Thanks for any advice!
The options depend on the state.
In any state, you can take an acknowledgement of the signer’s signature, and complete an acknowledgement certificate. Whether this will be acceptable to the court in Hong Kong is the lawyer’s problem.
Some states allow notaries to make certified copies; there may be restrictions on what kind of documents can be certified. The safest thing for the notary to do would be to only certify copies if the notary is certain the document presented to him/her is an original and is what it purports to be. The notary would not be in a position to know if a bank statement or email is genuine and unaltered unless the notary works for the bank or ISP respectively. An example of a document where the notary could be certain would be a document that is prepared in front of the notary. And you already mentioned the possibility of a certification by the document custodian.

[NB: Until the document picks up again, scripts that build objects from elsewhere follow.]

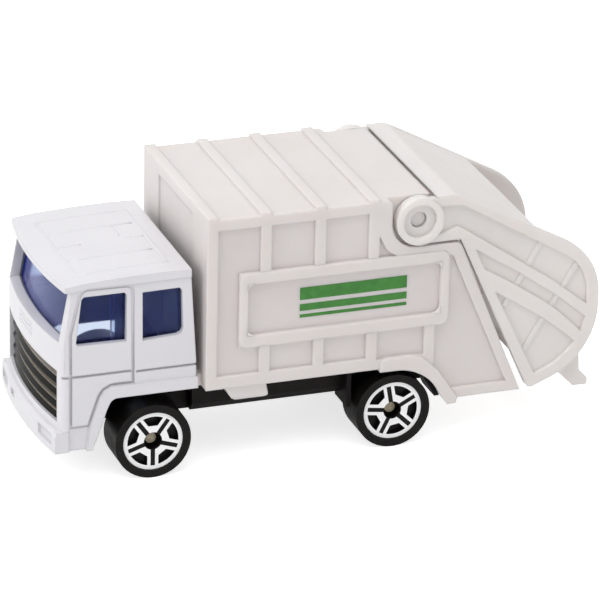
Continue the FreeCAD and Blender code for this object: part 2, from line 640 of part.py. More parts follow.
# ---------------------------------------------------------------- write every node
def build_nodes():
    nodes = {
        "cab_shell": make_cab(),
        "cab_glazing": make_glazing(),
        "cab_interior": make_interior(),
        "grille_insert": make_grille(),
        "chassis": make_chassis(),
        "rivet_front": make_rivet(POST_X),
        "rivet_rear": make_rivet(REAR_RIVET_X),
        "box_body": make_body(),
        "tailgate": make_tailgate(),
        "tank_left": make_tank(),
        "tank_right": mirrored(make_tank()),
    }
    for end, axle_x in (("front", FRONT_AXLE_X), ("rear", REAR_AXLE_X)):
        nodes["axle_" + end] = make_axle(axle_x)
        wheel = wheel_shape(PHASE[end])
        wheel.translate(V(axle_x, 0, WHEEL_R))
        nodes["wheel_" + end + "_left"] = wheel
        nodes["wheel_" + end + "_right"] = mirrored(wheel)
    return nodes


os.makedirs("parts", exist_ok=True)
for name, shape in build_nodes().items():
    solids = shape.Solids
    if len(solids) == 1:
        shape = solids[0]
    bounds = shape.BoundBox
    print("%-18s solids %d valid %s volume %8.1f  x %6.2f..%6.2f y %6.2f..%6.2f z %6.2f..%6.2f" % (
        name, len(solids), shape.isValid(), shape.Volume, bounds.XMin, bounds.XMax,
        bounds.YMin, bounds.YMax, bounds.ZMin, bounds.ZMax))
    shape.exportStep("parts/" + name + ".step")
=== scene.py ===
import json
import math
from collections import namedtuple

import bmesh
import bpy
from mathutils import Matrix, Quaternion, Vector


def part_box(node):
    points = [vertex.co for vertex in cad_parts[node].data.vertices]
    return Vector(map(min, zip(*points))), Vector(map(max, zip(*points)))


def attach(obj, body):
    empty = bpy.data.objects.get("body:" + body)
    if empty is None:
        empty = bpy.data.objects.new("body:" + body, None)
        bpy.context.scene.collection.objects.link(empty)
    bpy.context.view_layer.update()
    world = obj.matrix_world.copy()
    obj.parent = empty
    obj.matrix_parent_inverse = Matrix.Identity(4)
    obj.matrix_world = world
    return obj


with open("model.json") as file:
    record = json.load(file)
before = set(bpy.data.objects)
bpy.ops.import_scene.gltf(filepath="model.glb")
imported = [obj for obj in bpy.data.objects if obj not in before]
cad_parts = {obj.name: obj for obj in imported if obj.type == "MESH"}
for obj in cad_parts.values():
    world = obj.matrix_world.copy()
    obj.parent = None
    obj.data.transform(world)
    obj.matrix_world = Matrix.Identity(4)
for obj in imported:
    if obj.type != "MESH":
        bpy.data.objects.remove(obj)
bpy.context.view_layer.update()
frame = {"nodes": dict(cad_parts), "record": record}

MM = 0.001
SIDES = (("left", 1), ("right", -1))   # side of the truck and sign of y there


# ---------------------------------------------------------------- node helpers
NOISE_FROM = 0.3          # most of a noise node's values lie between these two
NOISE_TO = 0.7


def shader(name):
    """A new material with a Principled shader; returns (material, tree, principled)."""
    mat = bpy.data.materials.new(name)
    mat.use_nodes = True
    tree = mat.node_tree
    tree.nodes.clear()
    out = tree.nodes.new("ShaderNodeOutputMaterial")
    bsdf = tree.nodes.new("ShaderNodeBsdfPrincipled")
    tree.links.new(bsdf.outputs["BSDF"], out.inputs["Surface"])
    return mat, tree, bsdf


def output_node(tree):
    """The output node of a tree made by shader()."""
    return next(node for node in tree.nodes if node.type == "OUTPUT_MATERIAL")


def math_node(tree, operation, *values):
    """One Math node; each value is a number or a socket."""
    node = tree.nodes.new("ShaderNodeMath")
    node.operation = operation
    for socket, value in zip(node.inputs, values):
        if isinstance(value, (int, float)):
            socket.default_value = value
        else:
            tree.links.new(value, socket)
    return node.outputs[0]


def noise(tree, scale, detail):
    """Noise over the object's own coordinates; scale is in features per metre."""
    coords = tree.nodes.new("ShaderNodeTexCoord")
    node = tree.nodes.new("ShaderNodeTexNoise")
    node.inputs["Scale"].default_value = scale
    node.inputs["Detail"].default_value = detail
    node.inputs["Roughness"].default_value = 0.5
    tree.links.new(coords.outputs["Object"], node.inputs["Vector"])
    return node.outputs["Fac"]


def ramp(tree, value, low, high, start=NOISE_FROM, end=NOISE_TO):
    """Maps a value that runs from start to end to the range from low to high."""
    node = tree.nodes.new("ShaderNodeMapRange")
    node.inputs["From Min"].default_value = start
    node.inputs["From Max"].default_value = end
    node.inputs["To Min"].default_value = low
    node.inputs["To Max"].default_value = high
    tree.links.new(value, node.inputs["Value"])
    return node.outputs["Result"]


def mixed(tree, share, first, second):
    """Goes from the first colour to the second; each is an (r, g, b) tuple or a socket."""
    node = tree.nodes.new("ShaderNodeMix")
    node.data_type = "RGBA"
    tree.links.new(share, node.inputs["Factor"])
    for key, colour in (("A", first), ("B", second)):
        if isinstance(colour, tuple):
            node.inputs[key].default_value = (*colour, 1)
        else:
            tree.links.new(colour, node.inputs[key])
    return node.outputs["Result"]


def split_coords(tree, kind):
    """The x, y and z sockets of the object's own coordinates, or of its normals."""
    coords = tree.nodes.new("ShaderNodeTexCoord")
    split = tree.nodes.new("ShaderNodeSeparateXYZ")
    tree.links.new(coords.outputs[kind], split.inputs[0])
    return split.outputs


# ---------------------------------------------------------------- masks
# Inside of the cab: half width, height, and the inner face of its bowed front, which leans
# back above the waist.
CAB_INSIDE_HALF = 13.52 * MM
CAB_INSIDE_TOP = 32.02 * MM
CAB_INSIDE_FRONT = 41.7 * MM
CAB_BOW = 6.4             # how the front falls back beside the middle, per metre
CAB_WAIST = 22.8 * MM
CAB_LEAN = 0.185          # how far the front goes back for its height


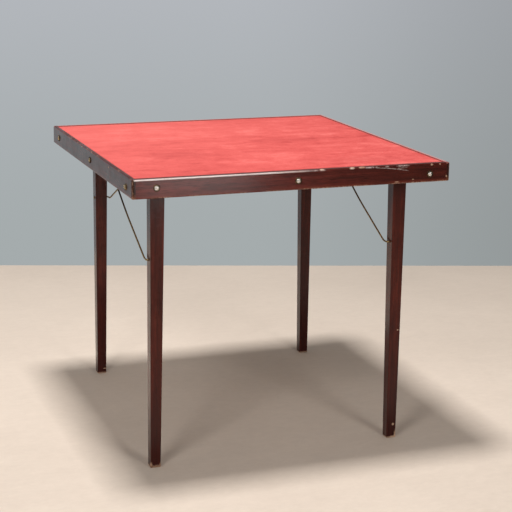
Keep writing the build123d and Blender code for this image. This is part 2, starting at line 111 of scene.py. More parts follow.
# ---------------------------------------------------------------- node helpers
class Nodes:
    """A material's node tree with short calls for the nodes used here."""

    def __init__(self, name, shift=(0, 0, 0)):
        """shift moves the material's noises, so that no two woods are alike."""
        self.material = bpy.data.materials.new(name)
        self.material.use_nodes = True
        self.tree = self.material.node_tree
        self.bsdf = self.tree.nodes["Principled BSDF"]
        self.shift = shift

    def add(self, kind, **settings):
        node = self.tree.nodes.new(kind)
        for key, value in settings.items():
            setattr(node, key, value)
        return node

    def put(self, socket, value):
        if isinstance(value, bpy.types.NodeSocket):
            self.tree.links.new(value, socket)
        elif socket.type == "RGBA":
            socket.default_value = (*value, 1.0)
        else:
            socket.default_value = value

    def shader(self, **values):
        for key, value in values.items():
            self.put(self.bsdf.inputs[key.replace("_", " ")], value)

    def place(self, scale=(1, 1, 1), shift=(0, 0, 0), turn=(0, 0, 0)):
        """Position in the object, stretched, turned and moved."""
        mapping = self.add("ShaderNodeMapping")
        self.put(mapping.inputs["Vector"], self.add("ShaderNodeTexCoord").outputs["Object"])
        mapping.inputs["Scale"].default_value = scale
        mapping.inputs["Location"].default_value = shift
        mapping.inputs["Rotation"].default_value = turn
        return mapping.outputs["Vector"]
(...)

Rachaelmc7, Most Notaries Public make things more complicated then they have to be. Always keep in mind that
we notarize signatures, not documents. Somebody writes a letter on lined paper and signs the paper and wants their
signature notarized, no problem. As long as you have proper I.D. and tell me the type of notarial act you want.
You can show them a blank Acknowledgment, Jurat, Copy Certification by Document Custodian, Jurat with Affiant Statement and ask if any of these will work for them. People ask all the time, what is the difference between an Acknowledgment and a Jurat. I find it easier to hand them a copy and let them decide. I never choose for them.